__What needs to be done__
Would you print the material exactly, starting at its first line and ending at the line holding "for node in"?

__Recorded information__
▽

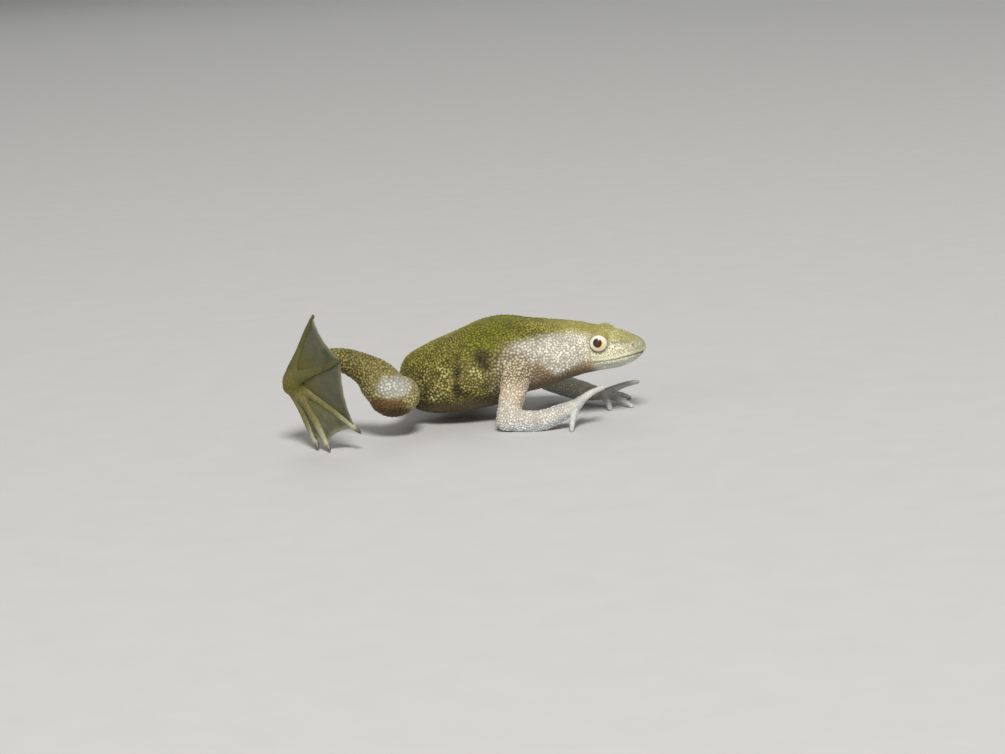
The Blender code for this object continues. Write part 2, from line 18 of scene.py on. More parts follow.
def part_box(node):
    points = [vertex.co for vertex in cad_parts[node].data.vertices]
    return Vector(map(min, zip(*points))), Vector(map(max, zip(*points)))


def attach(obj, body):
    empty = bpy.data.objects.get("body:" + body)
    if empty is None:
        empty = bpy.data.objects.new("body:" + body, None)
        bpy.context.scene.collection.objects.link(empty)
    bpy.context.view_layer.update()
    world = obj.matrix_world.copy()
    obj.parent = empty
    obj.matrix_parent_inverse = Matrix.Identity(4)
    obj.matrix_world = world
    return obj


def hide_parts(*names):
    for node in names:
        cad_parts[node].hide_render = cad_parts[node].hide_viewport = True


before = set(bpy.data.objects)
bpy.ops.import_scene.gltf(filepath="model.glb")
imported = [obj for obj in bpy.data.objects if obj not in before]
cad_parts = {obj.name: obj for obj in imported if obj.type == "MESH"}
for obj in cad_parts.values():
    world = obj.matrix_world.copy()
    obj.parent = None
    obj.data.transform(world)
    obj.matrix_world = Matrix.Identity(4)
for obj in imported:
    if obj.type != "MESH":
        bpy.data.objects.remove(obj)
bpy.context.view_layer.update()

# A design millimetre in metres, and a metre in design millimetres.
MM = 0.001
METRE = 1000.0
SEED = 11
VOXEL = 0.13
SIDES = ("right", "left")

# The camera: its distance to the aim point, and the angles and width of the view, from the photograph.
CAMERA_DISTANCE = 380.0
CAMERA_AIM = (0.0, 0.0, 5.45)
CAMERA_AZIMUTH = math.radians(12)
CAMERA_ELEVATION = math.radians(10)
CAMERA_ROLL = math.radians(4)
VIEW_WIDTH = 133.665
SENSOR_WIDTH = 36.0
NEAREST, FARTHEST = 0.01, 60.0

# The frog's own sizes, as in the solids.
SNOUT_X = 19.4
RUMP_X = -13.8
SNOUT_POLE = 0.12
RUMP_POLE = 0.25
VENT = (RUMP_X + 0.1, 0.0, 5.9)
VENT_SIZES = (0.9, 0.8, 0.65)
CLAWED_TOES = 3
CLAW_GAP = 0.25
CLAW_LENGTH = 0.95
CLAW_SUNK = 0.15
CLAW_DROOP = 0.12
CLAW_ARCH = 0.08
CLAW_LOWEST = 0.06
CLAW_GIRTH = 0.3
CLAW_POINT = 0.05
HEEL_LENGTH = 1.3
PAD_LENGTH = 1.6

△

__Output for this exercise__
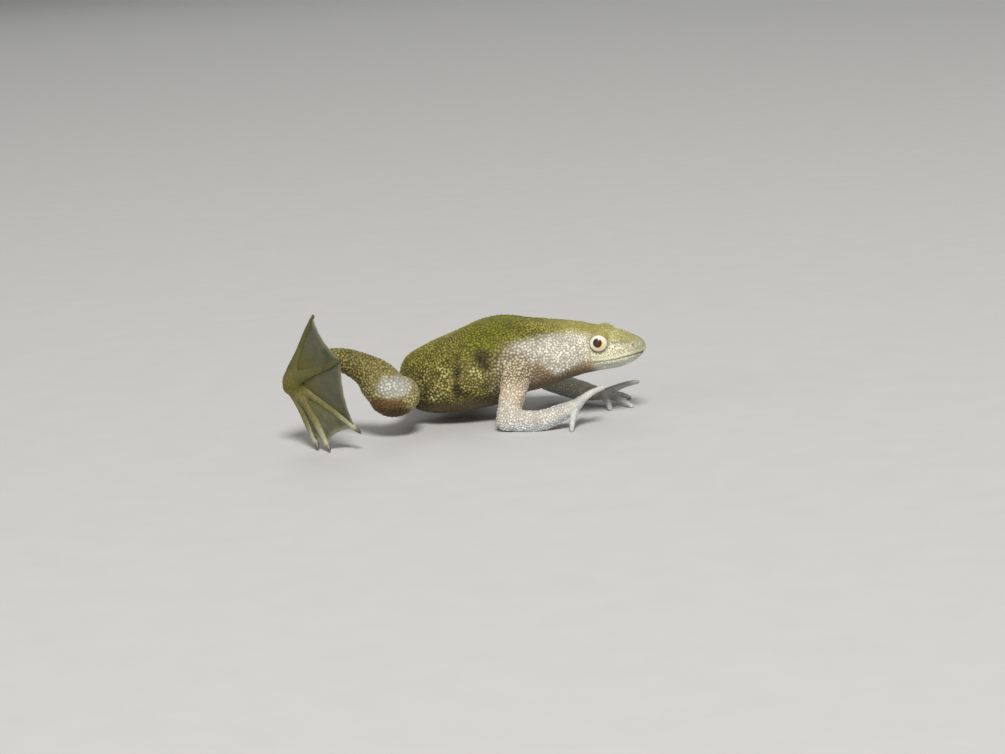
The Blender code for this object continues. Write part 2, from line 18 of scene.py on. More parts follow.
def part_box(node):
    points = [vertex.co for vertex in cad_parts[node].data.vertices]
    return Vector(map(min, zip(*points))), Vector(map(max, zip(*points)))


def attach(obj, body):
    empty = bpy.data.objects.get("body:" + body)
    if empty is None:
        empty = bpy.data.objects.new("body:" + body, None)
        bpy.context.scene.collection.objects.link(empty)
    bpy.context.view_layer.update()
    world = obj.matrix_world.copy()
    obj.parent = empty
    obj.matrix_parent_inverse = Matrix.Identity(4)
    obj.matrix_world = world
    return obj


def hide_parts(*names):
    for node in names:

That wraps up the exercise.